Monday, October 27, 2008

Senior Liberation Act


HT Ben. This is just wrong on so many levels. 

Senior Liberation Act

Why you can't get Social Security if you refuse Medicare.

For all of America's cherished belief in choice and freedom, it remains an astonishing fact that the U.S. government forces citizens over the age of 65 into a subpar health plan of its choosing. And so it is with some hope that we greet a new federal lawsuit that aims to allow senior citizens to flee Medicare.

The suit comes courtesy of Kent Masterson Brown, a lawyer who has previously tangled with the government over Medicare benefits. Mr. Brown represents three plaintiffs who are suing the federal government to be allowed to opt out of Medicare without losing their Social Security benefits.

Amazingly, this is not currently allowed. While the Social Security law does not require participants to accept Medicare, and the Medicare law does not require participants to accept Social Security, the Clinton Administration in 1993 tied the programs together. Under that policy, any senior who withdraws from Medicare also loses Social Security benefits.

Mr. Brown's plaintiffs are three men who do not want to be in Medicare, even though they paid Medicare taxes throughout their income-earning years and though they are not asking for that money back. The three instead saved privately to cover their health care expenses. They now prefer to contract with private doctors and health facilities that they believe are superior to those offered by Medicare.

They don't want to be rationed by a government program facing budget constraints. And they desire, for reasons of privacy, not to have their medical claims in the hands of a federal bureaucracy. One of the plaintiffs, Brian Hall, is a retired federal worker who contributed throughout his career to a health savings account. If required to take Medicare, he will no longer be allowed to make deposits for his medical expenses.

Meanwhile, the three plaintiffs also have contributed considerable sums to the Social Security trust fund. All three understandably want to be paid the monthly retirement benefits that they have duly earned. Yet to do that, they must agree to enroll in Medicare.

The Clinton Administration tied Medicare and Social Security together for the same reason Congress in the 1990s barred Medicare enrollees from supplementing their government care: They don't want a "two-tier" health system. Equity trumps freedom, even if it means poorer care. The Bush Administration has stuck with this misguided policy, despite a need to relieve pressure on runaway entitlement programs. If even 1% of Medicare-eligible retirees voluntarily opted out, Medicare expenditures would decrease by about $1.5 billion a year, and by some $3.5 billion a year by 2017.

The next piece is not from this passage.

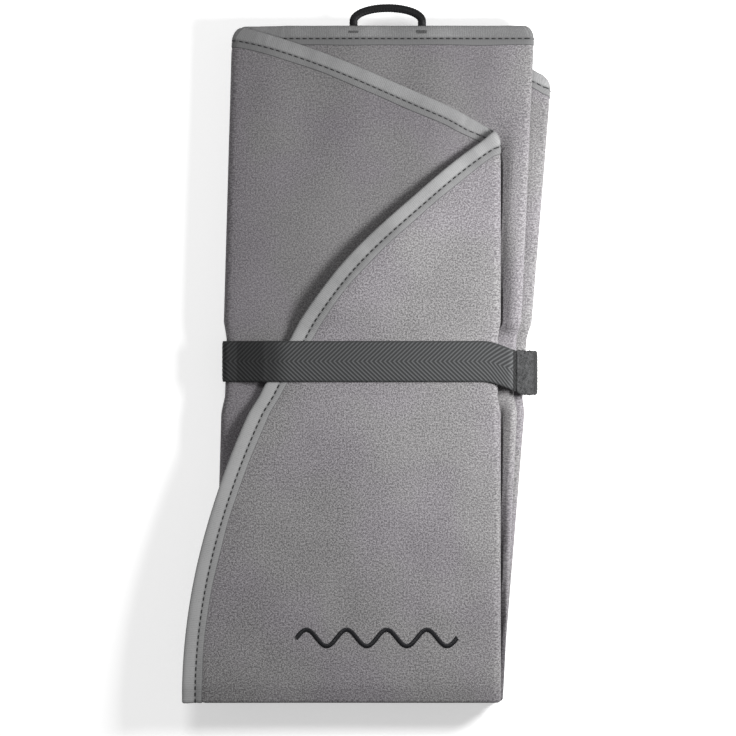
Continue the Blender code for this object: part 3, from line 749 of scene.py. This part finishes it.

The suit itself has strong legal merit. Not only have two Administrations implemented policy that has no root in the applicable laws, their "rules" are no rules at all. Neither Administration bothered to put its extraordinary policies through an official rule-making in which they would have been required to notify the public and invite comments.

Mr. Brown fears the feds will argue they have "administrative remedies" for these situations (say, allowing certain individuals to opt out) and that the suit should therefore be dismissed. No judge should buy it. Mr. Brown has included information from another individual who attempted to disenroll from Medicare by petitioning the Department of Health and Human Services. The agency refused to address his case.

D.C. Circuit Judge Rosemary Collyer should invalidate these policies and ask Congress to clarify the matter. Will Members really argue that prudent Americans shouldn't be allowed to pay for their own medical care or even make their own health-care choices?